Repeat the material below exactly, line for line.

--- Start Stored data ---

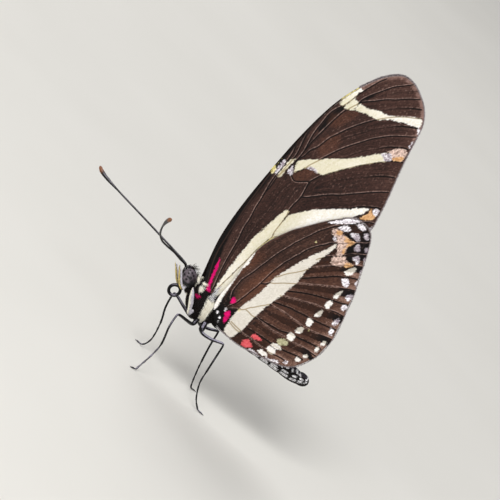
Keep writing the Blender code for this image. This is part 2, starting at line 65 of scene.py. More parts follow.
FOREWING_OUTLINE = (
    (-11.75, 13.6), (-12.5, 15.5), (-14.25, 20.4), (-15.2, 26.0), (-15.7, 33.0), (-15.9, 40.0),
    (-15.55, 46.2), (-14.45, 50.7), (-12.95, 53.9), (-11.25, 55.75), (-9.8, 56.15), (-8.0, 55.8),
    (-5.6, 54.45), (-3.95, 52.5), (-2.95, 49.5), (-2.15, 46.7), (-1.2, 43.8), (-0.15, 40.8),
    (0.6, 38.2), (1.1, 35.8), (0.2, 33.0), (-2.6, 27.6), (-5.6, 21.8), (-8.3, 16.8), (-9.4, 14.0),
    (-10.4, 12.8), (-11.3, 12.9),
)
FOREWING_VEINS = {
    "subcosta": (
        (-11.7, 15.1), (-12.9, 17.7), (-13.6, 19.8), (-14.0, 21.8), (-14.5, 24.4), (-15.0, 27.4), (-15.3, 30.1),
        (-15.6, 32.5), (-15.7, 34.1),
    ),
    "radius": (
        (-10.4, 14.7), (-10.5, 15.3), (-10.9, 16.6), (-11.3, 18.0), (-11.7, 19.6), (-12.0, 20.9), (-12.4, 22.6),
        (-13.0, 24.5), (-13.3, 26.2), (-13.8, 28.0), (-14.0, 29.2), (-14.3, 30.4), (-14.3, 31.6), (-14.5, 32.8),
        (-14.5, 33.9), (-14.4, 34.6), (-14.2, 35.9), (-14.1, 37.1), (-14.2, 38.7), (-14.3, 40.5), (-14.2, 42.6),
        (-14.1, 44.6), (-13.9, 46.5), (-13.5, 47.8), (-13.1, 48.9), (-13.0, 49.8), (-12.5, 51.0), (-11.8, 52.3),
        (-10.9, 53.9), (-10.1, 54.8), (-9.0, 56.0),
    ),
    "first branch of the radius": (
        (-14.0, 29.2), (-14.7, 32.2), (-14.9, 34.1), (-15.0, 35.3), (-15.1, 36.3), (-15.3, 37.5), (-15.7, 38.8),
        (-15.9, 39.8), (-16.1, 40.8),
    ),
    "second branch of the radius": (
        (-14.5, 32.8), (-14.6, 34.8), (-14.6, 36.0), (-14.7, 37.6), (-15.0, 38.7), (-15.6, 40.7), (-15.8, 42.2),
        (-16.0, 43.9), (-16.0, 45.2), (-15.9, 46.6), (-15.5, 47.9),
    ),
    "third branch of the radius": (
        (-14.2, 38.7), (-14.8, 40.9), (-15.0, 42.1), (-15.1, 43.4), (-15.2, 45.0), (-15.0, 46.1), (-14.5, 47.4),
        (-14.2, 48.6), (-14.1, 49.3), (-13.9, 50.3), (-13.6, 51.3), (-13.3, 52.3), (-13.0, 53.2), (-12.5, 54.2),
    ),
    "last branch of the radius": (
        (-13.1, 48.9), (-12.8, 49.4), (-12.1, 50.1), (-11.4, 50.8), (-10.4, 51.9), (-9.3, 52.8), (-8.3, 53.8),
        (-6.8, 55.0),
    ),
    "first median": (
        (-14.1, 37.1), (-13.8, 37.9), (-13.7, 38.4), (-13.6, 39.3), (-13.1, 40.5), (-12.9, 41.7), (-12.7, 42.6),
        (-12.2, 43.8), (-11.8, 44.8), (-11.3, 45.8), (-10.7, 46.9), (-10.2, 47.7), (-9.6, 48.6), (-9.0, 49.4),
        (-8.3, 50.2), (-7.6, 50.9), (-6.5, 51.8), (-5.4, 52.5), (-4.7, 53.0),
    ),
    "second median": (
        (-13.4, 35.3), (-13.0, 35.7), (-12.5, 36.6), (-12.2, 37.7), (-11.6, 39.2), (-11.3, 40.0), (-11.0, 40.8),
        (-10.4, 42.2), (-9.7, 43.5), (-8.9, 44.8), (-8.1, 46.1), (-7.2, 47.2), (-6.2, 48.3), (-5.1, 49.2),
        (-3.9, 50.1), (-3.4, 50.5),
    ),
    "third median": (
        (-10.5, 35.6), (-10.5, 35.8), (-10.2, 36.7), (-9.9, 37.4), (-9.5, 38.0), (-9.1, 38.7), (-8.3, 39.9),
        (-7.5, 41.1), (-6.6, 42.3), (-5.7, 43.4), (-4.7, 44.5), (-3.7, 45.5), (-2.5, 46.3), (-2.1, 46.5),
    ),
    "first cubital": (
        (-9.9, 33.3), (-9.4, 33.6), (-8.9, 34.1), (-7.9, 35.2), (-6.9, 36.2), (-5.8, 37.1), (-4.8, 38.1),
        (-3.8, 39.1), (-2.8, 40.1), (-1.7, 41.1), (-0.8, 41.8),
    ),
    "second cubital": (
        (-9.0, 26.0), (-8.6, 26.5), (-8.1, 27.0), (-6.8, 28.6), (-4.6, 31.5), (-2.3, 34.3), (-0.8, 35.9),
        (0.1, 36.6), (0.8, 37.0),
    ),
    "cubitus": (
        (-10.0, 14.4), (-9.9, 15.6), (-9.8, 16.6), (-9.6, 18.0), (-9.5, 19.8), (-9.4, 21.4), (-9.4, 23.1),
        (-9.3, 24.3), (-9.1, 25.4), (-9.0, 26.0), (-9.3, 27.0), (-9.4, 28.3), (-9.6, 29.7), (-9.9, 31.1),
        (-9.9, 32.3), (-9.9, 33.3), (-10.2, 34.5), (-10.5, 35.6),
    ),
    "end of the cell": (
        (-10.5, 35.6), (-10.8, 35.6), (-11.2, 35.2), (-12.2, 34.5), (-13.0, 34.7), (-13.4, 35.3), (-13.8, 36.0),
        (-14.1, 37.1),
    ),
}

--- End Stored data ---

• Result of this exercise
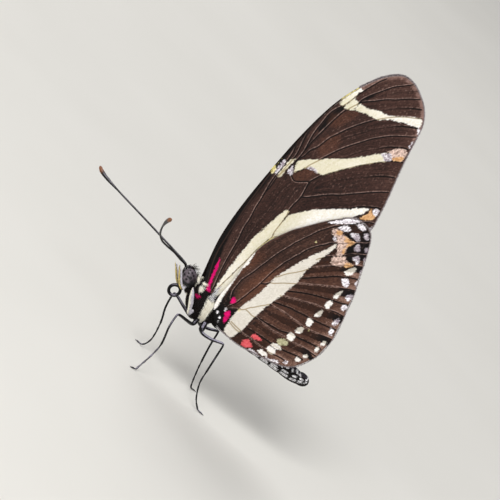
Keep writing the Blender code for this image. This is part 2, starting at line 65 of scene.py. More parts follow.
FOREWING_OUTLINE = (
    (-11.75, 13.6), (-12.5, 15.5), (-14.25, 20.4), (-15.2, 26.0), (-15.7, 33.0), (-15.9, 40.0),
    (-15.55, 46.2), (-14.45, 50.7), (-12.95, 53.9), (-11.25, 55.75), (-9.8, 56.15), (-8.0, 55.8),
    (-5.6, 54.45), (-3.95, 52.5), (-2.95, 49.5), (-2.15, 46.7), (-1.2, 43.8), (-0.15, 40.8),
    (0.6, 38.2), (1.1, 35.8), (0.2, 33.0), (-2.6, 27.6), (-5.6, 21.8), (-8.3, 16.8), (-9.4, 14.0),
    (-10.4, 12.8), (-11.3, 12.9),
)
FOREWING_VEINS = {
    "subcosta": (
        (-11.7, 15.1), (-12.9, 17.7), (-13.6, 19.8), (-14.0, 21.8), (-14.5, 24.4), (-15.0, 27.4), (-15.3, 30.1),
        (-15.6, 32.5), (-15.7, 34.1),
    ),
    "radius": (
        (-10.4, 14.7), (-10.5, 15.3), (-10.9, 16.6), (-11.3, 18.0), (-11.7, 19.6), (-12.0, 20.9), (-12.4, 22.6),
        (-13.0, 24.5), (-13.3, 26.2), (-13.8, 28.0), (-14.0, 29.2), (-14.3, 30.4), (-14.3, 31.6), (-14.5, 32.8),
        (-14.5, 33.9), (-14.4, 34.6), (-14.2, 35.9), (-14.1, 37.1), (-14.2, 38.7), (-14.3, 40.5), (-14.2, 42.6),
        (-14.1, 44.6), (-13.9, 46.5), (-13.5, 47.8), (-13.1, 48.9), (-13.0, 49.8), (-12.5, 51.0), (-11.8, 52.3),
        (-10.9, 53.9), (-10.1, 54.8), (-9.0, 56.0),
    ),
    "first branch of the radius": (
        (-14.0, 29.2), (-14.7, 32.2), (-14.9, 34.1), (-15.0, 35.3), (-15.1, 36.3), (-15.3, 37.5), (-15.7, 38.8),
        (-15.9, 39.8), (-16.1, 40.8),
    ),
    "second branch of the radius": (
        (-14.5, 32.8), (-14.6, 34.8), (-14.6, 36.0), (-14.7, 37.6), (-15.0, 38.7), (-15.6, 40.7), (-15.8, 42.2),
        (-16.0, 43.9), (-16.0, 45.2), (-15.9, 46.6), (-15.5, 47.9),
    ),
    "third branch of the radius": (
        (-14.2, 38.7), (-14.8, 40.9), (-15.0, 42.1), (-15.1, 43.4), (-15.2, 45.0), (-15.0, 46.1), (-14.5, 47.4),
        (-14.2, 48.6), (-14.1, 49.3), (-13.9, 50.3), (-13.6, 51.3), (-13.3, 52.3), (-13.0, 53.2), (-12.5, 54.2),
    ),
    "last branch of the radius": (
        (-13.1, 48.9), (-12.8, 49.4), (-12.1, 50.1), (-11.4, 50.8), (-10.4, 51.9), (-9.3, 52.8), (-8.3, 53.8),
        (-6.8, 55.0),
    ),
    "first median": (
        (-14.1, 37.1), (-13.8, 37.9), (-13.7, 38.4), (-13.6, 39.3), (-13.1, 40.5), (-12.9, 41.7), (-12.7, 42.6),
        (-12.2, 43.8), (-11.8, 44.8), (-11.3, 45.8), (-10.7, 46.9), (-10.2, 47.7), (-9.6, 48.6), (-9.0, 49.4),
        (-8.3, 50.2), (-7.6, 50.9), (-6.5, 51.8), (-5.4, 52.5), (-4.7, 53.0),
    ),
    "second median": (
        (-13.4, 35.3), (-13.0, 35.7), (-12.5, 36.6), (-12.2, 37.7), (-11.6, 39.2), (-11.3, 40.0), (-11.0, 40.8),
        (-10.4, 42.2), (-9.7, 43.5), (-8.9, 44.8), (-8.1, 46.1), (-7.2, 47.2), (-6.2, 48.3), (-5.1, 49.2),
        (-3.9, 50.1), (-3.4, 50.5),
    ),
    "third median": (
        (-10.5, 35.6), (-10.5, 35.8), (-10.2, 36.7), (-9.9, 37.4), (-9.5, 38.0), (-9.1, 38.7), (-8.3, 39.9),
        (-7.5, 41.1), (-6.6, 42.3), (-5.7, 43.4), (-4.7, 44.5), (-3.7, 45.5), (-2.5, 46.3), (-2.1, 46.5),
    ),
    "first cubital": (
        (-9.9, 33.3), (-9.4, 33.6), (-8.9, 34.1), (-7.9, 35.2), (-6.9, 36.2), (-5.8, 37.1), (-4.8, 38.1),
        (-3.8, 39.1), (-2.8, 40.1), (-1.7, 41.1), (-0.8, 41.8),
    ),
    "second cubital": (
        (-9.0, 26.0), (-8.6, 26.5), (-8.1, 27.0), (-6.8, 28.6), (-4.6, 31.5), (-2.3, 34.3), (-0.8, 35.9),
        (0.1, 36.6), (0.8, 37.0),
    ),
    "cubitus": (
        (-10.0, 14.4), (-9.9, 15.6), (-9.8, 16.6), (-9.6, 18.0), (-9.5, 19.8), (-9.4, 21.4), (-9.4, 23.1),
        (-9.3, 24.3), (-9.1, 25.4), (-9.0, 26.0), (-9.3, 27.0), (-9.4, 28.3), (-9.6, 29.7), (-9.9, 31.1),
        (-9.9, 32.3), (-9.9, 33.3), (-10.2, 34.5), (-10.5, 35.6),
    ),
    "end of the cell": (
        (-10.5, 35.6), (-10.8, 35.6), (-11.2, 35.2), (-12.2, 34.5), (-13.0, 34.7), (-13.4, 35.3), (-13.8, 36.0),
        (-14.1, 37.1),
    ),
}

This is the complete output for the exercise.